Perspective: Ahmadiyya exclusion was built into Pakistan constitution by a leader unsure of his secularism | Khaled Ahmed

Daily Rabwah | News Watch | UK Desk
Source/Credit: The India Express
By Khaled Ahmed | June 4, 2016

Ahmadi Embarrassment: Their exclusion was built into Pak constitution by a leader unsure of his secularism

Pakistan was created in the name of Islam because all Muslims in south Asia presumably felt like a nation. No one bothered to check if there were any footnotes to this feeling. But soon after they got Pakistan, Muslims started feeling odd living together. The first “exception” were the Ahmadis: the “nation” felt like expelling them from its common Muslim identity.

The Ahmadi exclusion is in the Constitution in the shape of its Second Amendment, which is a blot because it apostatises a community and forces it to give up its religious rituals or face prison.

The government that did this horrible deed in 1974 belonged to the “liberal” Pakistan People’s Party (PPP), headed by a charismatic secular leader, Zulfikar Ali Bhutto. So out of character was the act of excluding the Ahmadis through an amendment of the Constitution, that most PPP liberals are embarrassed by it to this day. One thought that no self-respecting PPP leader today would boast about this evil deed, but one was wrong.

On April 29 in Azad Kashmir, a semi-literate ex-prime minister Raja Parvez Ashraf, a PPP stalwart, delivered the following message, expecting kudos: “No one has been able to compete with Pakistan People’s Party. If someone has served Islam, only the government of ‘martyr’ Zulfikar Ali Bhutto has. It solved the 90-year-old problem, the problem of Qadianis [Ahmadis] who challenged the Prophethood of Prophet Muhammad PBUH. The PPP shut them up, broke their neck and buried the [Ahmadi] problem.” Ashraf enjoyed one of the briefest prime ministership before he was dismissed for contempt by the Supreme Court of Pakistan.

Nobody reacted unfavourably to Ashraf’s “neck-breaking” statement, but one PPP ex-MNA, Farahnaz Ispahani, has tried to unravel the mystery of her party’s descent into evil in her book, Purifying the Land of the Pure: Pakistan’s Religious Minorities (2016). She delves into the complicated personality of PPP’s charismatic founder and describes how the party decided to punish the Ahmadis for being Ahmadis. The violence of the “piety” of the Second Amendment continues in 2016, but the “pious” man who committed this violence was hanged in 1979 by another extremely “pious” General Zia-ul-Haq, with the approval of a Supreme Court manned by “pious” judges. The vicious circle of piety was broken when someone killed Zia by bringing down his aircraft in 1988.

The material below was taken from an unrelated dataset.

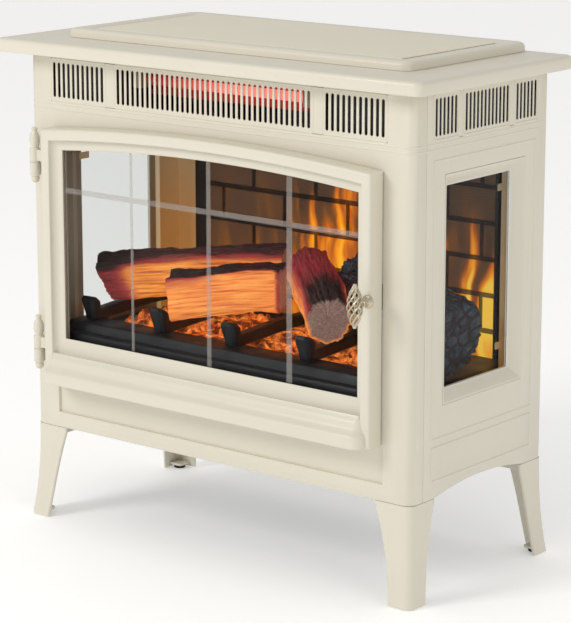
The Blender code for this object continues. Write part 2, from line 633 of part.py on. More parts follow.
def build_grate():
    """Cross bar on short feet with five arms, each ending in a block knob at the front."""
    grate = box("log_grate", "black_metal", (-0.2350, -0.0760, GRATE_Z - 0.004),
                (0.2350, -0.0680, GRATE_Z + 0.004))
    join(grate, box("guide_grate_rear_bar", "black_metal", (-0.2350, 0.0640, GRATE_Z - 0.0035),
                    (0.2350, 0.0710, GRATE_Z + 0.0035)))
    for i, x in enumerate(GRATE_ARMS_X):
        join(grate, box("guide_grate_arm_%d" % i, "black_metal", (x - 0.0045, -0.0740, GRATE_Z - 0.003),
                        (x + 0.0045, 0.0900, GRATE_Z + 0.005)))
        knob = [(-0.0900, GRATE_Z + 0.0140), (-0.0840, GRATE_Z + 0.0190), (-0.0740, GRATE_Z + 0.0170),
                (-0.0690, GRATE_Z + 0.0060), (-0.0720, -0.0020 + GRATE_Z), (-0.0830, GRATE_Z - 0.0020)]
        knob_part = prism("guide_grate_knob_%d" % i, "black_metal", "x", knob, x - 0.0075, x + 0.0075)
        join(grate, knob_part)
    for i, x in enumerate((-0.1620, 0.1620)):
        join(grate, box("guide_grate_foot_%d" % i, "black_metal", (x - 0.004, -0.0750, FLOOR_Z + PLATE + GAP),
                        (x + 0.004, -0.0690, GRATE_Z)))


def build_log(name, slot, start, end, radii, sides, roll):
    """Uneven split log between two points; radii run along it and roll turns its flat sides."""
    axis = Vector(end) - Vector(start)
    direction = axis.normalized()
    across = direction.cross(Vector((0, 0, 1))).normalized()
    upright = across.cross(direction)
    loops = []
    for i, radius in enumerate(radii):
        centre = Vector(start) + axis * i / (len(radii) - 1)
        loop = []
        for k in range(sides):
            angle = 2 * math.pi * k / sides + roll
            r = radius * (1.0 + 0.10 * math.sin(3 * angle + i))
            loop.append(centre + across * (r * math.cos(angle)) + upright * (r * math.sin(angle)))
        loops.append(loop)
    return lofted(name, slot, loops, smooth_angle=50)


def build_logs():
    build_log("log_rear_left", "wood", (-0.2280, -0.0120, 0.2900), (-0.0500, 0.0680, 0.3120),
              (0.0200, 0.0225, 0.0235, 0.0235, 0.0225), 7, 0.5)
    build_log("log_front", "wood", (-0.1200, -0.0560, 0.2800), (0.0260, 0.0000, 0.2990),
              (0.0205, 0.0215, 0.0225, 0.0225, 0.0215), 5, 0.3)
    build_log("log_right", "wood", (0.1210, -0.0450, 0.2850), (0.0420, 0.0620, 0.3010),
              (0.0215, 0.0225, 0.0230, 0.0230, 0.0220), 9, 0.0)
    build_log("log_charred", "charred_wood", (0.2260, 0.0300, 0.2900), (0.1150, 0.0820, 0.3000),
              (0.0280, 0.0310, 0.0315, 0.0300), 8, 0.2)


# ---------------------------------------------------------------- heater in the top
def build_heater():
    low_z = CEILING_Z + PLATE + GAP
    housing = box("heater_housing", "zinc", (-0.1500, BODY_FRONT + SHEET + 0.0030, low_z),
                  (0.1500, -0.0320, 0.5600))
    cut(housing, box("guide_duct", "zinc", (-0.1485, -0.1100, low_z + 0.0015), (0.1485, -0.0200, 0.5585)))
    trough = arc((TUBE_Y, TUBE_Z), 0.0160, -70, 70, 8) + arc((TUBE_Y, TUBE_Z), 0.0172, 70, -70, 8)
    prism("heat_reflector", "aluminium", "x", trough, -0.1200, 0.1140)
    turned("quartz_tube", "quartz", [(0, -0.1200), (TUBE_R, -0.1200), (TUBE_R, 0.1140), (0, 0.1140)],
           (0, TUBE_Y, TUBE_Z), "x", 12)
    for label, near, far in (("left", -0.1320, -0.1203), ("right", 0.1143, 0.1260)):
        prism("tube_holder_" + label, "ceramic", "x",
              rectangle(TUBE_Y - 0.009, TUBE_Y + 0.009, TUBE_Z - 0.009, TUBE_Z + 0.009), near, far)


def star(teeth, outer, inner, width):
    """Blade outline of a rotor: narrow blades round a hub, in the plane across its shaft."""
    points = []
    for k in range(teeth):
        middle = 2 * math.pi * k / teeth
        for radius, offset in ((inner, -width), (outer, -width * 0.6), (outer, width * 0.1), (inner, width)):
            angle = middle + offset
            points.append((radius * math.cos(angle), radius * math.sin(angle)))
    return points


def rotor(name, slot, teeth, outer, inner, width, span, shaft, centre):
    """Bladed drum on a shaft along X, with its origin on the shaft's axis."""
    drum = prism(name, slot, "x", star(teeth, outer, inner, width), span[0], span[1])
    drum.location = centre
    rod = prism("guide_shaft_" + name, slot, "x", circle((0, 0), 0.0030, 10), shaft[0], shaft[1])
    rod.location = centre
    join(drum, rod)
    return drum


def build_blower():
    """Crossflow drum in a scroll casing, driven by a motor at its right end."""
    rotor("blower_wheel", "black_plastic", 14, BLOWER_R, 0.0130, 0.12, (-0.1400, 0.1000),
          (-0.1480, 0.1180), (0, BLOWER_Y, BLOWER_Z))
    inner_r = BLOWER_R + 0.0035
    outer_r = inner_r + 0.0012
    scroll = arc((BLOWER_Y, BLOWER_Z), inner_r, -60, 150, 10) + arc((BLOWER_Y, BLOWER_Z), outer_r, 150, -60, 10)
    casing = prism("blower_housing", "zinc", "x", scroll, -0.1450, 0.1050)
    for label, near, far in (("left", -0.1462, -0.1440), ("right", 0.1040, 0.1062)):
        cheek = prism("guide_blower_cheek_" + label, "zinc", "x",
                      rectangle(BLOWER_Y - outer_r, BLOWER_Y + outer_r, BLOWER_Z - outer_r, BLOWER_Z + outer_r),
                      near, far)
        cut(cheek, prism("guide_cheek_hole_" + label, "zinc", "x",
                         circle((BLOWER_Y, BLOWER_Z), 0.0036, 10), near - 0.01, far + 0.01))
        join(casing, cheek)
    turned("blower_motor", "zinc",
           [(0, 0.0130), (0.0034, 0.0130), (0.0034, 0), (0.0100, 0), (0.0225, 0.0040), (0.0225, 0.0320),
            (0.0180, 0.0360), (0, 0.0360)],
           (0.1075, BLOWER_Y, BLOWER_Z), "x", 16)


def build_flame_rotor():
    """Reflector rotor under the light slot, with its motor and end bearing."""
    rotor("flame_rotor", "aluminium", 5, 0.0170, 0.0034, 0.30, (-0.1800, 0.1700),
          (-0.2010, 0.1880), (0, ROTOR_Y, ROTOR_Z))
    turned("rotor_motor", "zinc",
           [(0, 0.0110), (0.0034, 0.0110), (0.0034, 0), (0.0150, 0), (0.0185, 0.0030), (0.0185, 0.0240),
            (0, 0.0240)],
           (0.1775, ROTOR_Y, ROTOR_Z), "x", 14)
    bearing = box("rotor_bearing", "black_plastic", (-0.1980, ROTOR_Y - 0.010, BASE_Z + PLATE + GAP),
                  (-0.1920, ROTOR_Y + 0.010, ROTOR_Z + 0.010))
    cut(bearing, prism("guide_bearing_hole", "black_plastic", "x", circle((ROTOR_Y, ROTOR_Z), 0.0034, 10),
                       -0.2100, -0.1800))
    box("led_board", "circuit_board", (-0.1800, 0.0880, BASE_Z + PLATE + GAP), (0.1800, 0.0896, 0.1850))


# ---------------------------------------------------------------- controls
def build_controls():
    """Bezel with four push buttons on the cabinet front, hidden behind the door's lower rail."""
    low_z, high_z = BUTTON_Z - 0.0107, BUTTON_Z + 0.0107
    panel = box("control_panel", "black_plastic", (0.0603, BODY_FRONT - 0.0010, low_z),
                (0.1797, BODY_FRONT + 0.0035, high_z))
    clear = 0.0004
    holes = [rectangle(x - BUTTON_HALF[0] - clear, x + BUTTON_HALF[0] + clear,
                       BUTTON_Z - BUTTON_HALF[1] - clear, BUTTON_Z + BUTTON_HALF[1] + clear) for x in BUTTON_X]
    cut(panel, cutter_of("guide_button_holes", "y", holes, BODY_FRONT - 0.01, BODY_FRONT + 0.01))
    for x, label in zip(BUTTON_X, BUTTON_NAMES):
        outline = rounded_rectangle(-BUTTON_HALF[0], BUTTON_HALF[0], -BUTTON_HALF[1], BUTTON_HALF[1], 0.0015, 2)
        button = prism("button_" + label, "black_plastic", "y", outline, 0.0, 0.0100)
        button.location = (x, BUTTON_FRONT, BUTTON_Z)
    box("control_board", "circuit_board", (0.0560, BODY_FRONT + 0.0090, 0.1820),
        (0.1840, BODY_FRONT + 0.0106, 0.2150))


def build():
    for obj in list(bpy.data.objects):
        bpy.data.objects.remove(obj, do_unlink=True)
    build_mantel_top()
    build_top_panel()
    build_cabinet_front()
    build_front_grille()
    build_side(-1, "left")
    build_side(1, "right")
    build_back_and_base()
    for side_y, depth_label in ((-1, "front"), (1, "rear")):
        for side_x, width_label in ((-1, "left"), (1, "right")):
            build_leg(side_x, side_y, depth_label + "_" + width_label)
    build_door()
    for label, joint_z in HINGE_JOINTS.items():
        build_hinge(label, joint_z)
    build_handle()
    build_catch()
    build_firebox()
    build_ember_bed()
    build_grate()
    build_logs()
    build_heater()
    build_blower()
    build_flame_rotor()
    build_controls()


build()
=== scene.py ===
# %% [markdown]
# # Building the looks of a stove-style electric fireplace
# The stove is a cream enamelled steel cabinet on four splayed legs, with a glazed door, two side windows, a log set
# on a grate, and a small heater behind the slots at the top. A frame of plain solids already gives every place and
# every size. This lesson builds the finished surfaces round that frame, one piece or one finish at a time. The
# frame is loaded first, and its box is kept; the last cell sets the floor just under it.

# %% Load the frame
import math
import random

import bmesh
import bpy
import numpy as np
from mathutils import Matrix, Vector, noise


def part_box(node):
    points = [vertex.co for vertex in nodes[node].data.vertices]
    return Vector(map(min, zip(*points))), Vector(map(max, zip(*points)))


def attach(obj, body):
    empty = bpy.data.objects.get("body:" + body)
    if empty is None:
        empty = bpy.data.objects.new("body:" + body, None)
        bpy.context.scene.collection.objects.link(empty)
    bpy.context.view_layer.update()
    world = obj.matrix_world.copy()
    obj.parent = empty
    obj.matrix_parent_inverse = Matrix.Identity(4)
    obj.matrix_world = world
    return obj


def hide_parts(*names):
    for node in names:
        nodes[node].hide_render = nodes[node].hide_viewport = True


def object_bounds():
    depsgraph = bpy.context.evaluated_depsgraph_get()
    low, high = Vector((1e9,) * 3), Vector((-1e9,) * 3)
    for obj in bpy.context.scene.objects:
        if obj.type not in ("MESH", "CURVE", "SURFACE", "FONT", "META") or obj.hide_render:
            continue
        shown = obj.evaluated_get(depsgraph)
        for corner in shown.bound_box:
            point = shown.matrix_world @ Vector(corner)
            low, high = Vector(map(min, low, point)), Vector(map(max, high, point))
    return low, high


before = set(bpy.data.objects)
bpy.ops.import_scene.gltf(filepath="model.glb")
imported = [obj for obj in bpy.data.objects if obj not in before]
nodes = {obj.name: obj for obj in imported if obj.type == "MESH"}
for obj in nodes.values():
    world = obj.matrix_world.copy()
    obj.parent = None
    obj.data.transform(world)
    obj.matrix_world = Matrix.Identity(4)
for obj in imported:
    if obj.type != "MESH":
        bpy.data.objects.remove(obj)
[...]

Why did Bhutto do it? Farahnaz tells us that in 1968, a year after he formed the PPP, only 30 per cent of university students in West Pakistan favoured Islam or sharia (Today, the figure is steadily above 90 per cent). Bhutto became conscious about being labelled secular in a religious state. Rafi Raza, friend and minister, thought Bhutto “was conscious of the need not to appear too secular” and didn’t want to be seen as “the leader of a socialist party in an Islamic state”. He was also not sure about his slogan of Islamic socialism. Shias, Ahmadis, Christians and Hindus had voted for him and given him two-thirds majority in the parliament in West Pakistan to pass amendments as he saw fit — and the second addition to the Constitution he made apostatised the Ahmadis.

He assembled scholars and soon learned that they all wanted Islam and not his idea of a pluralist nationalism. His belief in earlier ideas wobbled and he plumped for being in power with the approval of Muslims only, and “adapted some of the Islamic rhetoric in defining Pakistani nationalism.” Then, in May 1974, a fight occurred at Rabwah, the Ahmadi city, between local students and a travelling Jamaat-e-Islami group, and that triggered riots.

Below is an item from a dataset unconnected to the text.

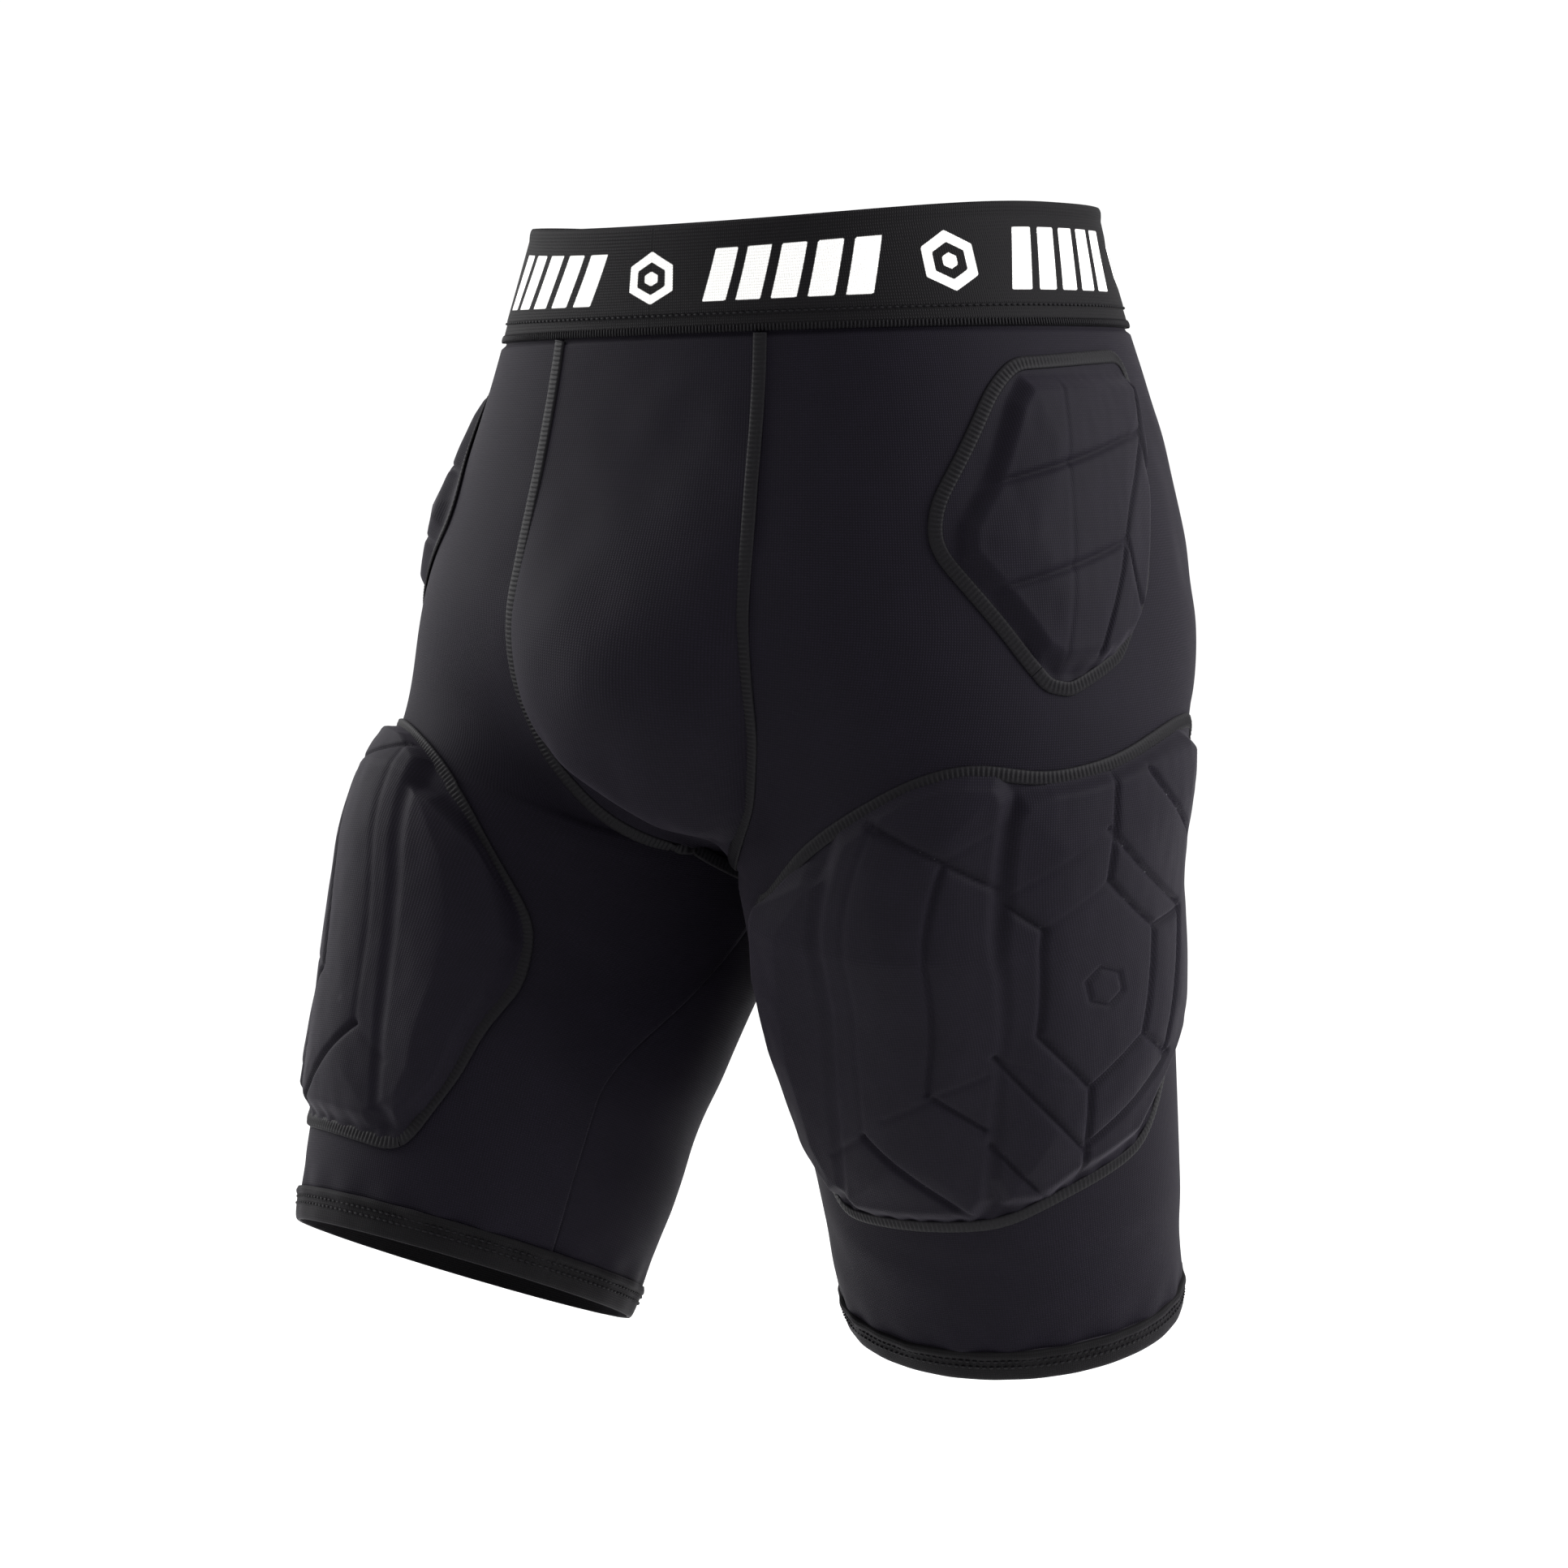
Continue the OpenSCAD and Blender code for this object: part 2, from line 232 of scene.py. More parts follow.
def make_object(name, points, faces, uv=None):
    """A smooth mesh object from points, a list of faces and, where given, each point's place on the
    flat pattern, all in metres."""
    mesh = bpy.data.meshes.new(name)
    mesh.from_pydata(points.reshape(-1, 3), [], faces)
    layer = mesh.uv_layers.new(name="UVMap")
    if uv is not None:
        corner = np.zeros(len(mesh.loops), np.int32)
        mesh.loops.foreach_get("vertex_index", corner)
        layer.data.foreach_set("uv", uv.reshape(-1, 2)[corner].astype(np.float32).ravel())
    mesh.polygons.foreach_set("use_smooth", np.ones(len(mesh.polygons), bool))
    mesh.update()
    made = bpy.data.objects.new(name, mesh)
    bpy.context.scene.collection.objects.link(made)
    return made


def grid_faces(rows, columns, wrap):
    """Faces of a closed sheet: its outer grid, its inner grid, and the rims between them."""
    ids = np.arange(rows * columns).reshape(rows, columns)
    if wrap:
        ids = np.concatenate([ids, ids[:, :1]], 1)
    under = ids + rows * columns
    quad = [ids[:-1, :-1], ids[:-1, 1:], ids[1:, 1:], ids[1:, :-1]]
    back = [under[:-1, :-1], under[1:, :-1], under[1:, 1:], under[:-1, 1:]]
    low = [ids[0, :-1], under[0, :-1], under[0, 1:], ids[0, 1:]]
    high = [ids[-1, 1:], under[-1, 1:], under[-1, :-1], ids[-1, :-1]]
    parts = [quad, back, low, high]
    if not wrap:
        parts.append([ids[1:, 0], under[1:, 0], under[:-1, 0], ids[:-1, 0]])
        parts.append([ids[:-1, -1], under[:-1, -1], under[1:, -1], ids[1:, -1]])
    return np.concatenate([np.stack([c.ravel() for c in part], 1) for part in parts])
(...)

As Farahnaz tells it, “On 3 June 1974, Bhutto accused his opponents of manufacturing the controversy against Ahmadis. The next day, the Speaker of the National Assembly ruled out a debate on the Ahmadi issue, saying that the Constitution already defined religious minorities. Then again, on 13 June, Bhutto changed his position and declared that he would ask parliament to debate and vote on whether Ahmadis were Muslim.” Ironies dog Pakistan and author Ispahani, who has joined a small group of good Pakistanis in standing by the country’s minorities, must have been put off by Raja Parvez Ashraf’s statement in Azad Kashmir.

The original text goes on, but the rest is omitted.